- [THE REQUEST]: Present every line in which the string "members" appears.

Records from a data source
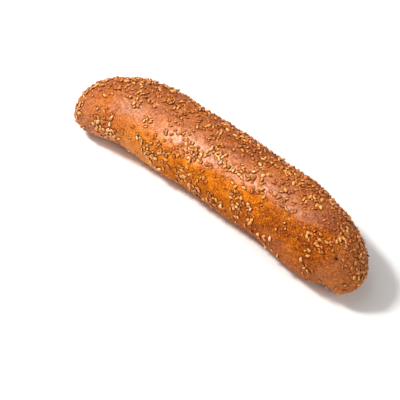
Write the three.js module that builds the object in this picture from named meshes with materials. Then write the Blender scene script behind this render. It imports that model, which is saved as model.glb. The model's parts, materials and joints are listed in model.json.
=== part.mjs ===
// A sesame breadstick: one long, soft, egg-washed roll, baked in one piece on a flat tray.
// Millimetres, +Z up. The roll lies along X on its flat base at Z = 0, and the origin is below
// the middle of its bounding box. The blunt end points to -X and the slimmer nose to +X.

import * as THREE from 'three';
import { mergeVertices } from 'three/addons/utils/BufferGeometryUtils.js';

// The roll as a whole.
const LENGTH = 250;
const WIDTH = 55;
const HEIGHT = 42.5;

// From mid length to the nose the roll grows slimmer and taller, and the other way round to the
// blunt end, by these shares.
const WIDTH_CHANGE = -0.05;
const HEIGHT_CHANGE = 0.06;

// Its section: a dome above the widest level, and below it a rounded edge that the tray cuts flat.
const WIDEST_LEVEL = 0.49; // height of the widest line, as a share of the height
const EDGE_DEPTH = 1.28; // how far the edge would reach below that line without a tray, as a share
const SIDE_POWER = 0.96; // below 1 makes the sides fuller than an ellipse
const DOME_POWER = 0.94; // the same, for the top
const EDGE_POWER = 0.9; // the same, for the edge next to the tray

// From above, the roll is bent like a bow, with its inner side to -Y, and the blunt end hooks
// further inwards. The sections turn only part of the way with the bend, because dough shears.
const BOW = 12;
const SECTION_TURN = 0.4;

// The rounded ends. A roundness of 2 is an ellipse, and more is blunter. The widest line sinks
// towards each tip, to the tip's level.
const END_START = 0.52; // where an end takes its own shape, as a share of the half length
const bluntEnd = { reach: 40, roundness: 2.25, hook: 8, tipLevel: 0.3, rings: 12 };
const nose = { reach: 50, roundness: 2.1, hook: 0, tipLevel: 0.3, rings: 12 };

// Slow swells left by rolling the dough by hand: waves along the half length, and turns round it.
const swells = [
  { height: 0.45, waves: 1.2, turns: 1, phase: 0.4 },
  { height: 0.35, waves: 1.9, turns: 2, phase: 2.1 },
  { height: 0.2, waves: 3.1, turns: 1, phase: 4.4 },
];

// Single lumps and dents: their place along X, the angle round the section (0 faces +Y, and a
// right angle faces up), how far they stand out, and their reach along the roll and round it.
const INNER_EDGE = Math.PI + 0.5; // low on the inner side, next to the tray
const OUTER_EDGE = 0.62; // the upper edge of the outer side
const lumps = [
  { x: -85, angle: INNER_EDGE, height: -4.0, reach: 17, spread: 0.6 },
  { x: -24, angle: INNER_EDGE, height: -1.0, reach: 9, spread: 0.6 },
  { x: 16, angle: INNER_EDGE, height: 1.9, reach: 13, spread: 0.6 },
  { x: 48, angle: INNER_EDGE, height: -1.5, reach: 14, spread: 0.6 },
  { x: 96, angle: INNER_EDGE, height: 0.6, reach: 6, spread: 0.6 },
  { x: 107, angle: INNER_EDGE, height: -3.8, reach: 7, spread: 0.6 },
  { x: 120, angle: INNER_EDGE, height: 1.6, reach: 6, spread: 0.7 },
  { x: -102, angle: OUTER_EDGE, height: -2.2, reach: 12, spread: 0.6 },
  { x: -62, angle: OUTER_EDGE, height: 1.6, reach: 22, spread: 0.6 },
  { x: 58, angle: OUTER_EDGE, height: 1.9, reach: 18, spread: 0.6 },
  { x: 97, angle: OUTER_EDGE, height: -1.0, reach: 10, spread: 0.6 },
  { x: 72, angle: 2.44, height: -1.2, reach: 34, spread: 0.35 },
];

// The mesh: the sides of each ring, and the rings along the body between the two ends.
const SIDES = 56;
const BODY_RINGS = 28;
const RINGS = bluntEnd.rings + BODY_RINGS + nose.rings;
const BODY_START = -LENGTH / 2 + bluntEnd.reach;
const BODY_END = LENGTH / 2 - nose.reach;

const crust = new THREE.MeshStandardMaterial({ color: 0xc4743a, roughness: 0.35, metalness: 0 });

// Raises the size of a value to a power and keeps its sign.
function signedPower(value, power) {
  return Math.sign(value) * Math.abs(value) ** power;
}

// A rounded end, at a share of the way from its tip (0) to the body (1): how far it reaches out
// of the body, in millimetres, and how full its section is, from 0 to 1.
function endStation(end, share) {
  const angle = share * (Math.PI / 2);
  const power = 2 / end.roundness;
  return {
    out: end.reach * signedPower(Math.cos(angle), power),
    fullness: signedPower(Math.sin(angle), power),
  };
}

// Where a ring lies along X, and how full its section is. Ring 0 is the blunt tip.
function station(ring) {
  if (ring < bluntEnd.rings) {
    const { out, fullness } = endStation(bluntEnd, ring / bluntEnd.rings);
    return { x: BODY_START - out, fullness };
  }
  if (ring > RINGS - nose.rings) {
    const { out, fullness } = endStation(nose, (RINGS - ring) / nose.rings);
    return { x: BODY_END + out, fullness };
  }
  const share = (ring - bluntEnd.rings) / BODY_RINGS;
  return { x: THREE.MathUtils.lerp(BODY_START, BODY_END, share), fullness: 1 };
}

// What a property of the ends adds at t, which runs from -1 at the blunt tip to 1 at the tip of
// the nose: nothing along the middle, and all of it at a tip.
function endEffect(t, atBluntTip, atNose) {
  const share = Math.max(0, (Math.abs(t) - END_START) / (1 - END_START)) ** 2;
  return share * (t < 0 ? atBluntTip : atNose);
}

// The middle line's Y at t.
function middleLine(t) {
  return BOW * (1 - t ** 2) - endEffect(t, bluntEnd.hook, nose.hook);
}

// The angle that the middle line makes with X at t.
function middleAngle(t) {
  const step = 0.001;
  const rise = middleLine(t + step) - middleLine(t - step);
  return Math.atan2(rise, step * LENGTH);
}

// The height of the widest line at t, as a share of the height.
function widestLevel(t) {
  return WIDEST_LEVEL + endEffect(t, bluntEnd.tipLevel - WIDEST_LEVEL, nose.tipLevel - WIDEST_LEVEL);
}

// How far the crust stands out of the plain section at x and t, at an angle round the section:
// 0 faces +Y, and a right angle faces up.
function unevenness(x, t, angle) {
  const swell = swells.reduce(
    (sum, { height, waves, turns, phase }) =>
      sum + height * Math.sin(2 * Math.PI * waves * t + turns * angle + phase),
    0,
  );
  return lumps.reduce((sum, lump) => {
    const along = ((x - lump.x) / lump.reach) ** 2;
    const round = (2 - 2 * Math.cos(angle - lump.angle)) / lump.spread ** 2;
    return sum + lump.height * Math.exp(-along - round);
  }, swell);
}

// The point of the crust on one ring, at an angle round it.
function crustPoint(ring, angle) {
  const { x, fullness } = station(ring);
  const t = (2 * x) / LENGTH;
  const halfWidth = (WIDTH / 2) * (1 + WIDTH_CHANGE * t);
  const top = HEIGHT * (1 + HEIGHT_CHANGE * t);
  const level = widestLevel(t) * top;

  const across = signedPower(Math.cos(angle), SIDE_POWER);
  const rise = Math.sin(angle);
  const dome = (top - level) * signedPower(rise, DOME_POWER);
  const edge = EDGE_DEPTH * level * signedPower(rise, EDGE_POWER);

  const outward = unevenness(x, t, angle) * fullness;
  const side = halfWidth * fullness * across + outward * Math.cos(angle);
  const z = level + fullness * (rise > 0 ? dome : edge) + outward * rise;
  const turn = SECTION_TURN * middleAngle(t);
  return new THREE.Vector3(
    x - side * Math.sin(turn),
    middleLine(t) + side * Math.cos(turn),
    Math.max(0, z),
  );
}

// The whole roll: a sphere with its poles at the two tips, whose rings are moved out to the crust.
function breadstickGeometry() {
  const sphere = new THREE.SphereGeometry(1, SIDES, RINGS).rotateZ(Math.PI / 2);
  sphere.deleteAttribute('normal');
  sphere.deleteAttribute('uv');
  const geometry = mergeVertices(sphere);
  const position = geometry.getAttribute('position');
  for (let i = 0; i < position.count; i += 1) {
    const { x, y, z } = new THREE.Vector3().fromBufferAttribute(position, i).normalize();
    const ring = Math.round((Math.acos(THREE.MathUtils.clamp(-x, -1, 1)) / Math.PI) * RINGS);
    const moved = crustPoint(ring, Math.atan2(z, y));
    position.setXYZ(i, moved.x, moved.y, moved.z);
  }

  geometry.computeBoundingBox();
  const middle = geometry.boundingBox.getCenter(new THREE.Vector3());
  geometry.translate(-middle.x, -middle.y, 0);
  geometry.computeVertexNormals();
  return geometry;
}

const breadstick = new THREE.Mesh(breadstickGeometry(), crust);
breadstick.name = 'breadstick';

const model = new THREE.Group();
model.add(breadstick);

export default model;
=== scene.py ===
"""A sesame breadstick: a soft, glossy, egg-washed roll with sesame seeds baked onto its crust.

Metres, +Z up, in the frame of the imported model. The roll lies along X, its blunt end to -X and its
slimmer nose to +X, bent so that its inner side faces -Y. An angle round the roll is in degrees,
from 0 on the outer side (+Y) over 90 at the crown to 180 on the inner side (-Y).
"""
import json
import math

import bmesh
import bpy
import numpy as np
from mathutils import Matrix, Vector, noise
from mathutils.bvhtree import BVHTree

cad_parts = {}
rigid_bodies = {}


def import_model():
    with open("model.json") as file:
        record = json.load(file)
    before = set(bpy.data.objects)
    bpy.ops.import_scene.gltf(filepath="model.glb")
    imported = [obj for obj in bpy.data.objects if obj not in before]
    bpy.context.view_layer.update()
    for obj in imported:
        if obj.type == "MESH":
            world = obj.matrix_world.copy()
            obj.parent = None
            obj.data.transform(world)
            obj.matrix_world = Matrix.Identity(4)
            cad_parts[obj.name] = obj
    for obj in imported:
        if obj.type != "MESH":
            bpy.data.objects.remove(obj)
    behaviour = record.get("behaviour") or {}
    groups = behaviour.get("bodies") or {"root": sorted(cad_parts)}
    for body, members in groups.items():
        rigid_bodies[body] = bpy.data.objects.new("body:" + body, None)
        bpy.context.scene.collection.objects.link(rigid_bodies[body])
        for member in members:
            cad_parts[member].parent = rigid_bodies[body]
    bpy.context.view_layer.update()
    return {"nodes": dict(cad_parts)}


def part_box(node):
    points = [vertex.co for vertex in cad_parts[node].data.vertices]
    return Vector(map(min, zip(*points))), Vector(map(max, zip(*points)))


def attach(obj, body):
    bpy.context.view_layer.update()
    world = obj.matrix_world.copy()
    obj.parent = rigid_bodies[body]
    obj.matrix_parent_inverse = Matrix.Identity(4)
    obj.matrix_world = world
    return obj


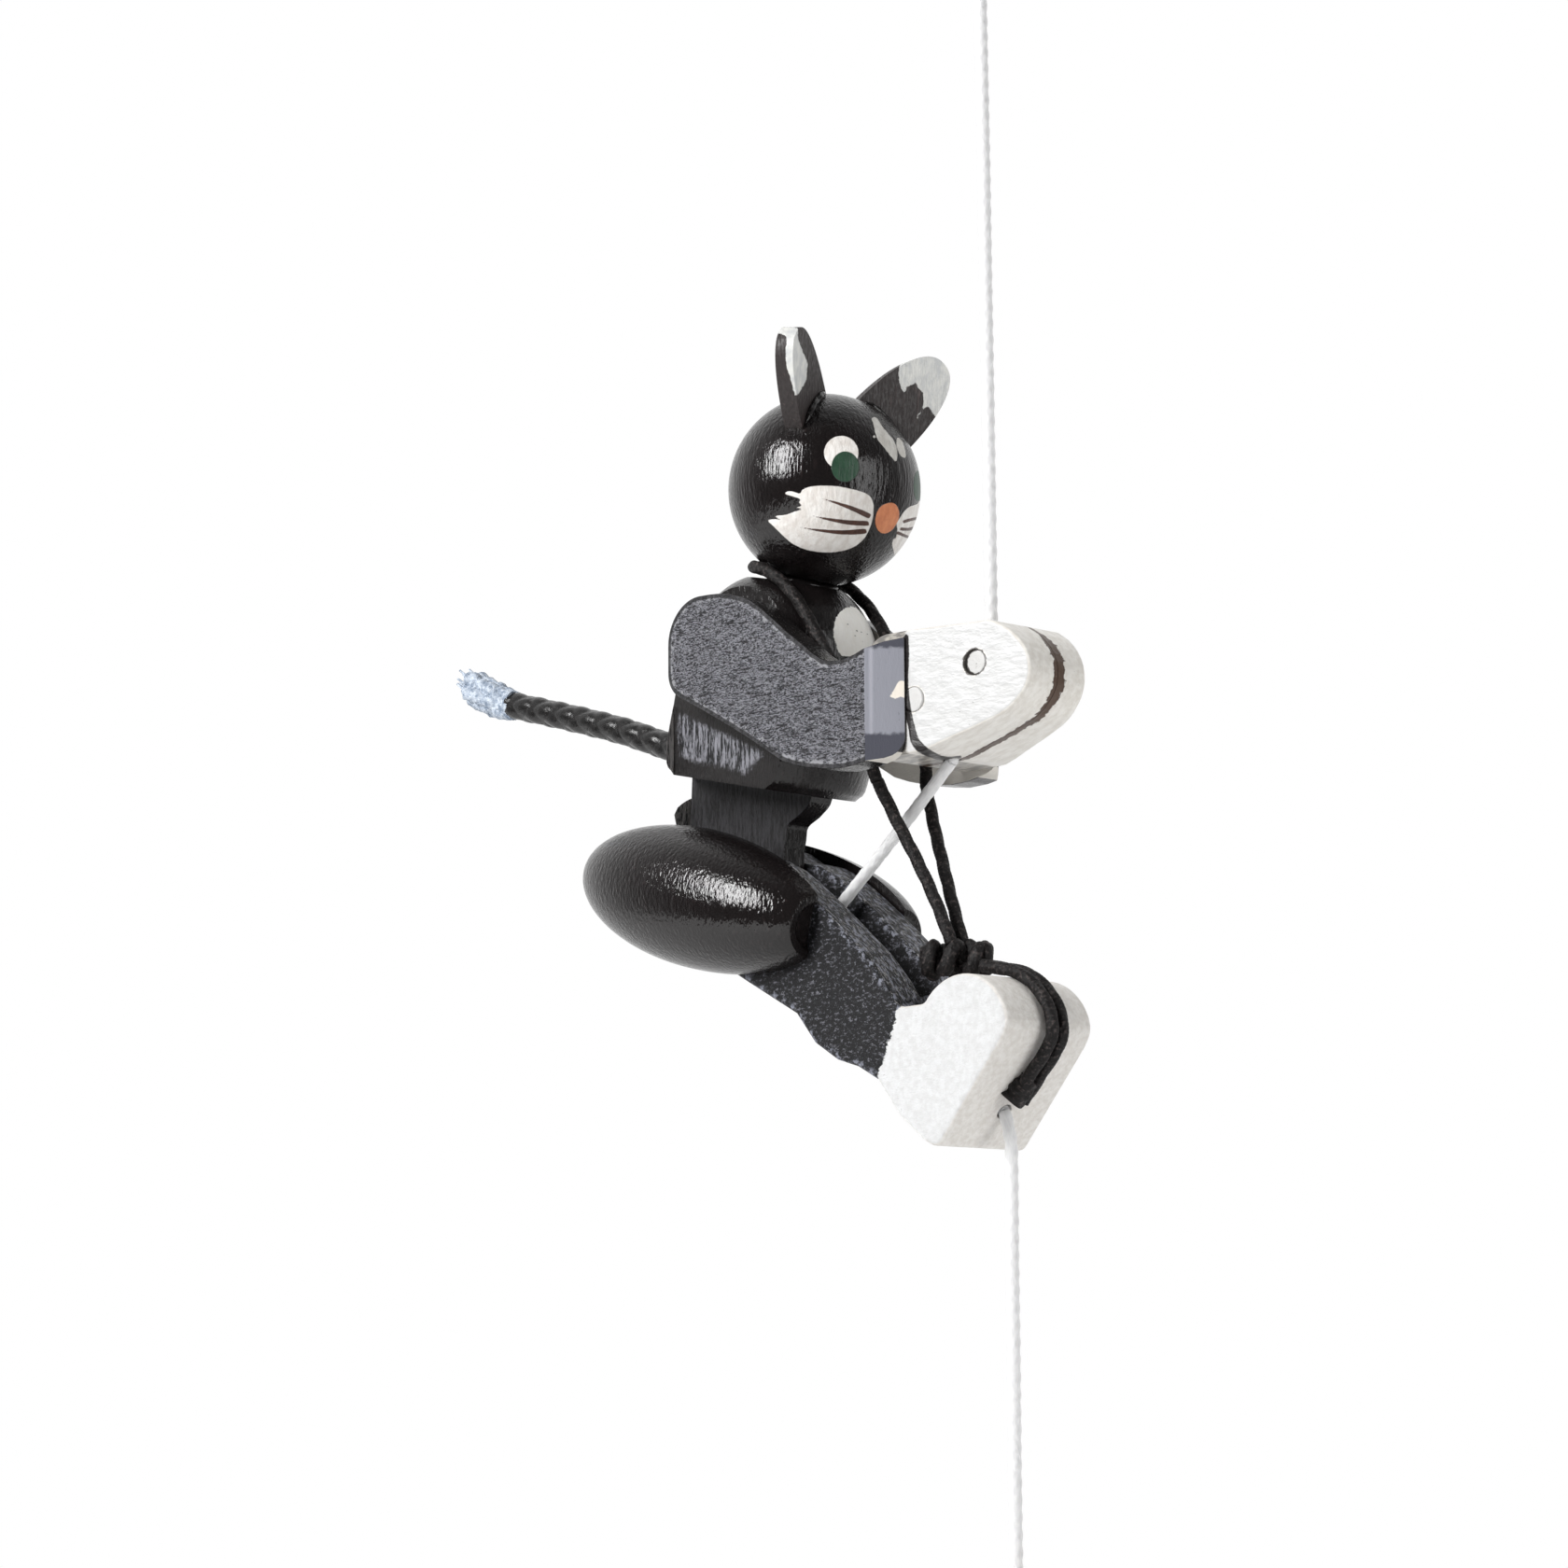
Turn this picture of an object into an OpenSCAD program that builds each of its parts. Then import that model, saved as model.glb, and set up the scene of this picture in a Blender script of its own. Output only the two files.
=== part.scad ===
// Climbing cat: a wooden cat on a hanging string. The hands and the feet are both threaded on the
// string, an elastic pulls the legs shut, and each pull on the string opens the hip and lets the cat climb.
// Millimetres. +Z up, the cat faces +X, its right side is -Y. The origin is where a hook bears in the loop.

/* [String] */
// Diameter of the braided string
string_d = 2; // [1.6:0.1:2.4]
// Free width left round the string in every hole
string_clear = 0.6; // [0.4:0.1:1]
// Drop from the hook to the underside of the hands
cat_drop = 134; // [128:1:160]
// Width inside the hanging loop
loop_w = 9; // [7:0.5:10]
// Height inside the hanging loop
loop_h = 12; // [10:0.5:13]
// Diameter of the knots in the string
knot_d = 4.4; // [4:0.1:5]
// Drop from the underside of the hands to the top of the pull bead
bead_drop = 121; // [118:1:150]
// Diameter of the pull bead
bead_d = 12; // [9:0.5:16]

/* [Head] */
// Diameter of the turned head
head_d = 30; // [28:0.5:31]
// Lean of the neck dowel, from upright towards the front, in degrees
neck_lean = 25.6; // [24:0.2:27]
// Diameter of the neck dowel
neck_d = 6; // [4:0.5:8]
// How deep the neck dowel goes into the head and into the torso
neck_depth = 9; // [6:0.5:12]
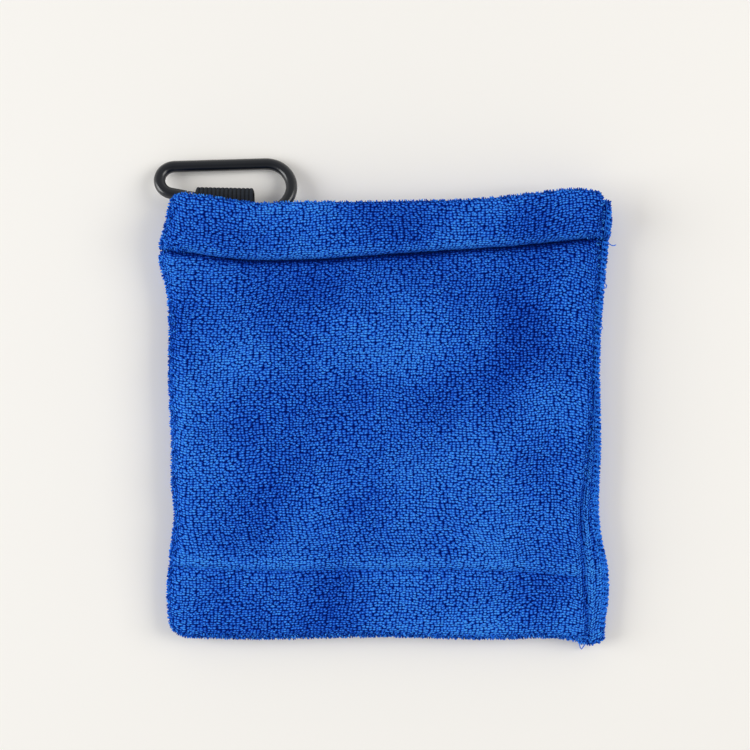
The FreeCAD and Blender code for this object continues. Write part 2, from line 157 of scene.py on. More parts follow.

- [EXERCISE ANSWER]:
    for body, members in groups.items():
        for member in members:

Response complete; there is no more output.